Angesichts der bisherigen Profile, denn es handelt sich um Langzeitarbeitslose, und angesichts des bisherigen Geschäfts von Verleihagenturen wundert es auch nicht, dass diejenigen, die von dieser Art von Vermittlung erfasst wurden, doppelt so häufig Männer als Frauen waren. Das will ich in diesem Fall gar nicht zum Vorwurf machen. Es hängt einerseits mit der Langzeitarbeitslosenstruktur zusammen. Andererseits hängt es auch damit zusammen, wie viele Frauen sich erwerbslos melden.
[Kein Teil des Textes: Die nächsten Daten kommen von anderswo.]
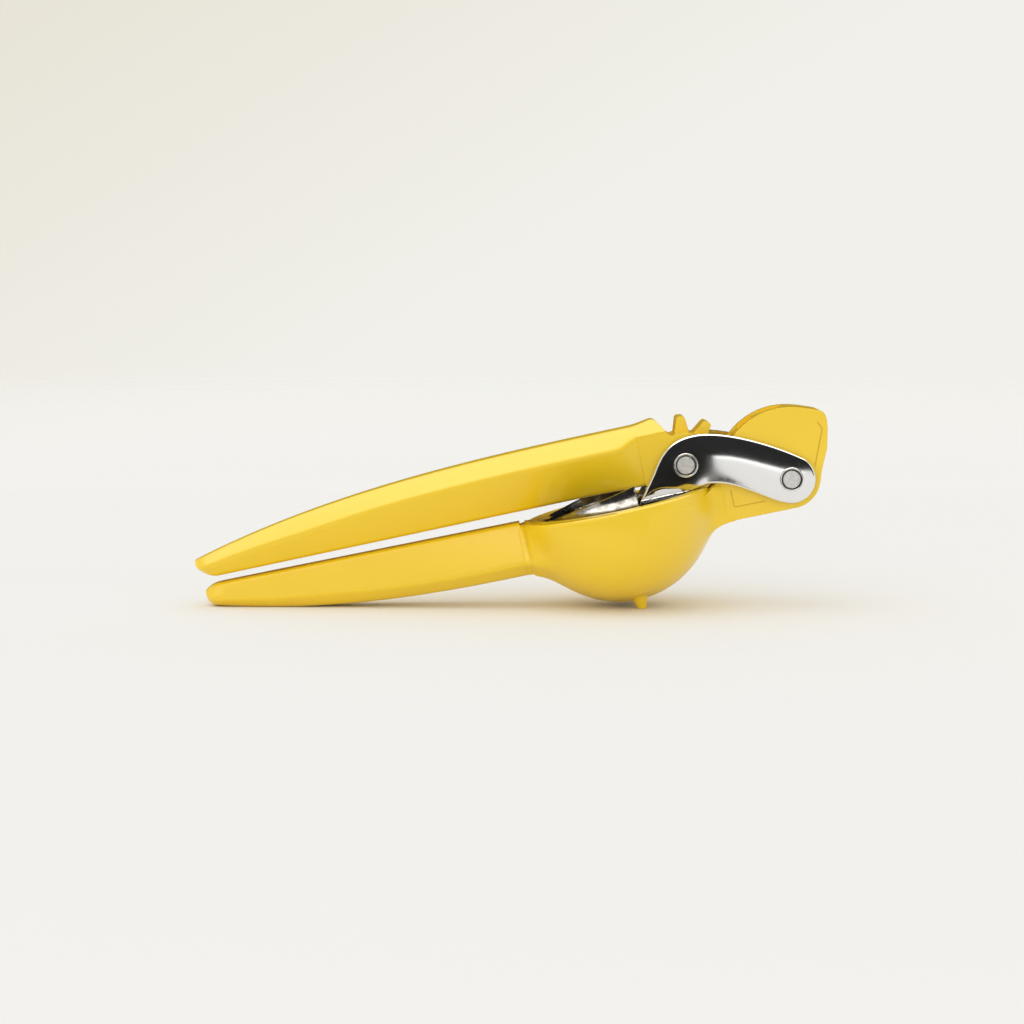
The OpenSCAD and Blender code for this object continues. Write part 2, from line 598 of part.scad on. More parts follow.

Trotzdem sollten wir diese Zahlen noch einmal genauer analysieren.
Dem gegenüber möchte ich eine kommunale Beschäftigungsgesellschaft stellen, in diesem Fall Neuland. Die haben im Jahr 2003 von 82 Langzeitarbeitslosen 37 Menschen einen Arbeitsplatz vermitteln können. Das sind weit über 40 %. Gut, das war nach einem Jahr, das andere war nach einem halben Jahr. Trotzdem: Wenn wir das hochrechnen und davon ausgehen, dass nur die Hälfte aller Landkreise und kreisfreien Städte ein ähnliches Erfolgserlebnis hätten und man auch da von 80 bis 100 Personen ausgehen könnte, dann kommt man zu einem Ergebnis, das sich mindestens mit dem der PSA messen lassen kann. Ich glaube, es wäre sogar weit besser.